> _Given material_:
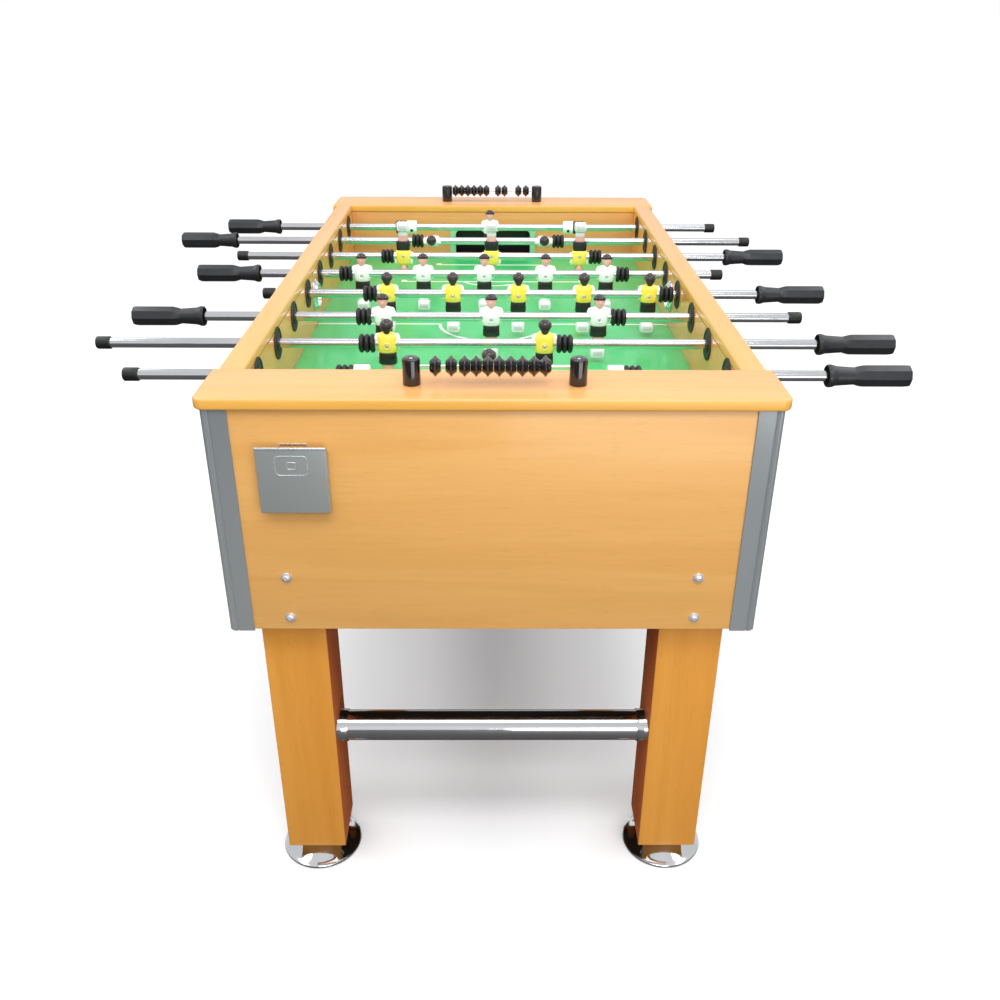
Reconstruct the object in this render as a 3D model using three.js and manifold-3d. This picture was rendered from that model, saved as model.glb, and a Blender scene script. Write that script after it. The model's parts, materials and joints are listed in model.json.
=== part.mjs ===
// Foosball table with eight rods, in millimetres.
// +Z is up, +Y runs along the length of the table away from the tray end, +X is to the right of
// a player who stands at the tray end. The origin is the middle of the playing surface.

import * as THREE from 'three';
import { mergeVertices } from 'three/addons/utils/BufferGeometryUtils.js';
import Module from 'manifold-3d';

const wasm = await Module();
wasm.setup();

// ---------------------------------------------------------------- driving dimensions

const GAP = 0.3; // between pieces that touch

// cabinet
const FLOOR_Z = -740;
const WELL_HALF_WIDTH = 342.5;
const WELL_HALF_LENGTH = 578;
const SIDE_THICKNESS = 32;
const END_THICKNESS = 28;
const END_FACE = 686; // outer face of each end panel
const PANEL_BOTTOM = -242;
const FIELD_THICKNESS = 12;
const GOAL_WALL_THICKNESS = 15;

// rails along the top
const RAIL_TOP = 116;
const RAIL_THICKNESS = 16;
const SIDE_RAIL_WIDTH = 36;
const END_RAIL_HALF_WIDTH = 387;
const END_RAIL_FACE = 693;
const END_RAIL_CORNER = 16;

// corner guards
const GUARD_THICKNESS = 3.5;
const GUARD_FLANGE = 35;
const GUARD_CORNER = 7;

// legs, feet and braces
const LEG_WIDTH = 95;
const LEG_TOP = -130;
const LEG_BOTTOM = -705;
const FOOT_RADIUS = 66;
const STEM_RADIUS = 6;
const STEM_LENGTH = 30;
const BRACE_RADIUS = 24;
const BRACE_Z = -469;
const BRACE_SETBACK = 30; // brace centre behind the leg's outer face

// goals and the ball return behind them
const GOAL_HALF_WIDTH = 91;
const GOAL_HEIGHT = 58;
const GOAL_CORNER = 12;
const GOAL_RIM = 13;
const GOAL_SKIN = 2.2;
const CHUTE_WALL = 3;
const CHUTE_FRONT = 594;
const CHUTE_BACK = 644;
const CHUTE_HIGH = -45;
const CHUTE_LOW = -80;
const CHUTE_DEPTH = 38;
const CHUTE_LIP = 14; // stops the ball at the outlet
const CHUTE_CLEARANCE = 1; // between a chute and the panel it passes through
const OUTLET_ROOM = 6; // above the chute, for the ball

// ball serve cups in the middle of each side
const CUP_Z = 57;
const CUP_FLANGE_RADIUS = 30;
const CUP_OUTER_RADIUS = 23;
const CUP_INNER_RADIUS = 20;
const CUP_STANDOFF = 9;

// rods
const ROD_SPACING = 144;
const ROD_Z = 80;
const ROD_RADIUS = 7.95;
const ROD_HOLE_RADIUS = 9.2;
const ROD_FIT_RADIUS = 8.5; // bore of what sits round a rod
const HANDLE_LENGTH = 122;
const HANDLE_TIP_SOLID = 25; // beyond the end of the rod
const CAP_RADIUS = 10;
const CAP_LENGTH = 23;
const BUMPER_RADIUS = 15;
const BUMPER_LENGTH = 26;
const COLLAR_RADIUS = 15;
const COLLAR_LENGTH = 23.5;
const GOALIE_COLLAR = 185; // from the goalkeeper to each stop collar

// scorers
const SCORER_Y = 636;
const POST_HALF_SPACING = 110.2;
const SCORER_OFFSET = -2.5; // of the posts' middle, seen from that end's own side
const POST_RADIUS = 12;
const POST_HEIGHT = 36;
const WIRE_RISE = 25;
const WIRE_RADIUS = 1.7;
const BEAD_RADIUS = 14;
const BEAD_PITCH = 15.2;
const BEAD_BORE = 2.3;
const BEAD_SLEEVE_RADIUS = 4;

// tray that hangs on the front panel
const TRAY_LEFT = -311;
const TRAY_RIGHT = -217.5;
const TRAY_TOP = 51.5;
const TRAY_BOTTOM = -45;
const TRAY_DEPTH = 14;
const TRAY_SHEET = 1.6;

// worked out from the dimensions above
const SIDE_FACE = WELL_HALF_WIDTH + SIDE_THICKNESS;
const END_INNER = END_FACE - END_THICKNESS;
const RAIL_UNDER = RAIL_TOP - RAIL_THICKNESS;
const GOAL_WALL_BACK = WELL_HALF_LENGTH + GOAL_WALL_THICKNESS;
const RIM_BACK = WELL_HALF_LENGTH - GAP;
const RIM_FRONT = RIM_BACK - GOAL_SKIN;
const LEG_OUTER_X = WELL_HALF_WIDTH - GAP;
const LEG_OUTER_Y = END_INNER - GAP;
const LEG_X = LEG_OUTER_X - LEG_WIDTH / 2;
const LEG_Y = LEG_OUTER_Y - LEG_WIDTH / 2;
const WIRE_Z = RAIL_TOP + WIRE_RISE;

// Each kind of rod: where its men stand, counted from the middle of the rod, and how far the
// outer faces of the bumpers, the handle and the end cap are from that middle.
const GOALIE_ROD = { men: [0], bumper: 223, handleTip: 617, capTip: 533, collars: true };
const DEFENCE_ROD = { men: [-125, 125], bumper: 170, handleTip: 682, capTip: 586 };
const MIDFIELD_ROD = { men: [-242, -121, 0, 121, 242], bumper: 286.5, handleTip: 565, capTip: 472 };
const ATTACK_ROD = { men: [-185.5, 0, 185.5], bumper: 232, handleTip: 614, capTip: 535 };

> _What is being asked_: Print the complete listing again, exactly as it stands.

> _Exercise response_:
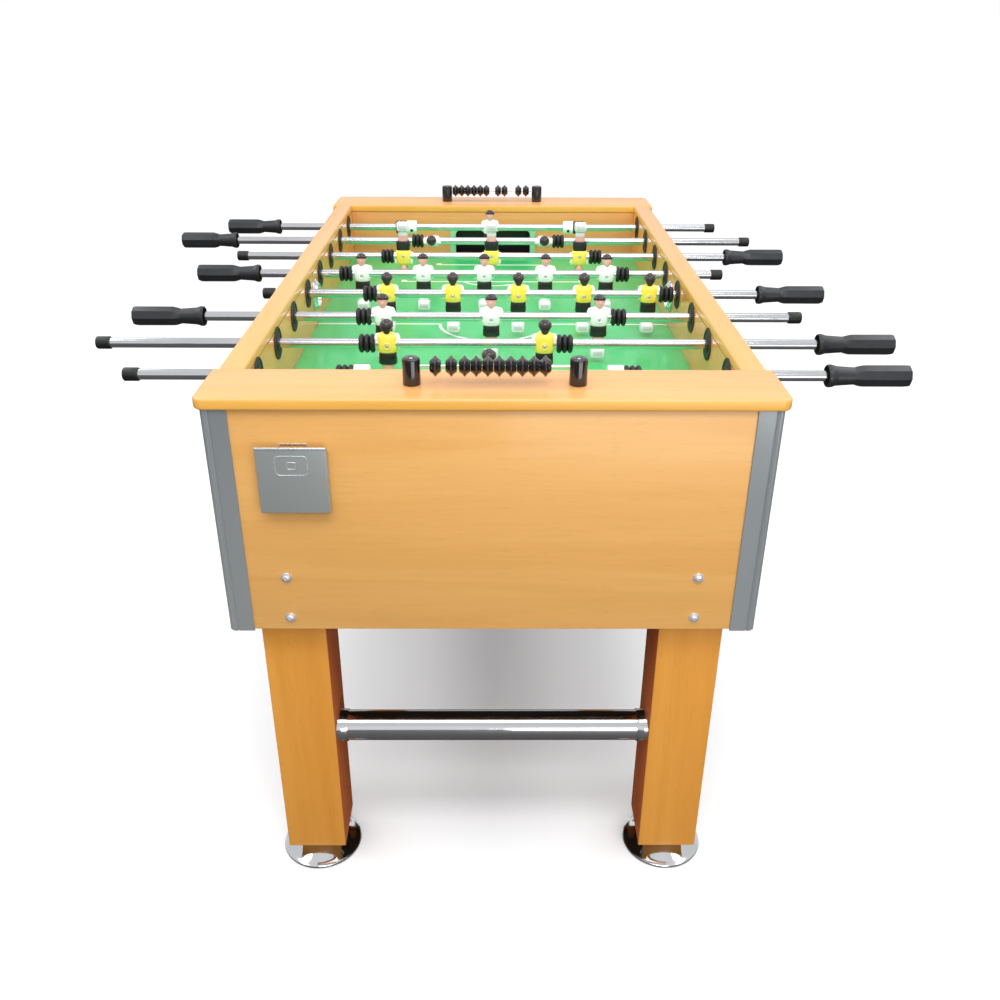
Reconstruct the object in this render as a 3D model using three.js and manifold-3d. This picture was rendered from that model, saved as model.glb, and a Blender scene script. Write that script after it. The model's parts, materials and joints are listed in model.json.
=== part.mjs ===
// Foosball table with eight rods, in millimetres.
// +Z is up, +Y runs along the length of the table away from the tray end, +X is to the right of
// a player who stands at the tray end. The origin is the middle of the playing surface.

import * as THREE from 'three';
import { mergeVertices } from 'three/addons/utils/BufferGeometryUtils.js';
import Module from 'manifold-3d';

const wasm = await Module();
wasm.setup();

// ---------------------------------------------------------------- driving dimensions

const GAP = 0.3; // between pieces that touch

// cabinet
const FLOOR_Z = -740;
const WELL_HALF_WIDTH = 342.5;
const WELL_HALF_LENGTH = 578;
const SIDE_THICKNESS = 32;
const END_THICKNESS = 28;
const END_FACE = 686; // outer face of each end panel
const PANEL_BOTTOM = -242;
const FIELD_THICKNESS = 12;
const GOAL_WALL_THICKNESS = 15;

// rails along the top
const RAIL_TOP = 116;
const RAIL_THICKNESS = 16;
const SIDE_RAIL_WIDTH = 36;
const END_RAIL_HALF_WIDTH = 387;
const END_RAIL_FACE = 693;
const END_RAIL_CORNER = 16;

// corner guards
const GUARD_THICKNESS = 3.5;
const GUARD_FLANGE = 35;
const GUARD_CORNER = 7;

// legs, feet and braces
const LEG_WIDTH = 95;
const LEG_TOP = -130;
const LEG_BOTTOM = -705;
const FOOT_RADIUS = 66;
const STEM_RADIUS = 6;
const STEM_LENGTH = 30;
const BRACE_RADIUS = 24;
const BRACE_Z = -469;
const BRACE_SETBACK = 30; // brace centre behind the leg's outer face

// goals and the ball return behind them
const GOAL_HALF_WIDTH = 91;
const GOAL_HEIGHT = 58;
const GOAL_CORNER = 12;
const GOAL_RIM = 13;
const GOAL_SKIN = 2.2;
const CHUTE_WALL = 3;
const CHUTE_FRONT = 594;
const CHUTE_BACK = 644;
const CHUTE_HIGH = -45;
const CHUTE_LOW = -80;
const CHUTE_DEPTH = 38;
const CHUTE_LIP = 14; // stops the ball at the outlet
const CHUTE_CLEARANCE = 1; // between a chute and the panel it passes through
const OUTLET_ROOM = 6; // above the chute, for the ball

// ball serve cups in the middle of each side
const CUP_Z = 57;
const CUP_FLANGE_RADIUS = 30;
const CUP_OUTER_RADIUS = 23;
const CUP_INNER_RADIUS = 20;
const CUP_STANDOFF = 9;

// rods
const ROD_SPACING = 144;
const ROD_Z = 80;
const ROD_RADIUS = 7.95;
const ROD_HOLE_RADIUS = 9.2;
const ROD_FIT_RADIUS = 8.5; // bore of what sits round a rod
const HANDLE_LENGTH = 122;
const HANDLE_TIP_SOLID = 25; // beyond the end of the rod
const CAP_RADIUS = 10;
const CAP_LENGTH = 23;
const BUMPER_RADIUS = 15;
const BUMPER_LENGTH = 26;
const COLLAR_RADIUS = 15;
const COLLAR_LENGTH = 23.5;
const GOALIE_COLLAR = 185; // from the goalkeeper to each stop collar

// scorers
const SCORER_Y = 636;
const POST_HALF_SPACING = 110.2;
const SCORER_OFFSET = -2.5; // of the posts' middle, seen from that end's own side
const POST_RADIUS = 12;
const POST_HEIGHT = 36;
const WIRE_RISE = 25;
const WIRE_RADIUS = 1.7;
const BEAD_RADIUS = 14;
const BEAD_PITCH = 15.2;
const BEAD_BORE = 2.3;
const BEAD_SLEEVE_RADIUS = 4;

// tray that hangs on the front panel
const TRAY_LEFT = -311;
const TRAY_RIGHT = -217.5;
const TRAY_TOP = 51.5;
const TRAY_BOTTOM = -45;
const TRAY_DEPTH = 14;
const TRAY_SHEET = 1.6;

// worked out from the dimensions above
const SIDE_FACE = WELL_HALF_WIDTH + SIDE_THICKNESS;
const END_INNER = END_FACE - END_THICKNESS;
const RAIL_UNDER = RAIL_TOP - RAIL_THICKNESS;
const GOAL_WALL_BACK = WELL_HALF_LENGTH + GOAL_WALL_THICKNESS;
const RIM_BACK = WELL_HALF_LENGTH - GAP;
const RIM_FRONT = RIM_BACK - GOAL_SKIN;
const LEG_OUTER_X = WELL_HALF_WIDTH - GAP;
const LEG_OUTER_Y = END_INNER - GAP;
const LEG_X = LEG_OUTER_X - LEG_WIDTH / 2;
const LEG_Y = LEG_OUTER_Y - LEG_WIDTH / 2;
const WIRE_Z = RAIL_TOP + WIRE_RISE;

// Each kind of rod: where its men stand, counted from the middle of the rod, and how far the
// outer faces of the bumpers, the handle and the end cap are from that middle.
const GOALIE_ROD = { men: [0], bumper: 223, handleTip: 617, capTip: 533, collars: true };
const DEFENCE_ROD = { men: [-125, 125], bumper: 170, handleTip: 682, capTip: 586 };
const MIDFIELD_ROD = { men: [-242, -121, 0, 121, 242], bumper: 286.5, handleTip: 565, capTip: 472 };
const ATTACK_ROD = { men: [-185.5, 0, 185.5], bumper: 232, handleTip: 614, capTip: 535 };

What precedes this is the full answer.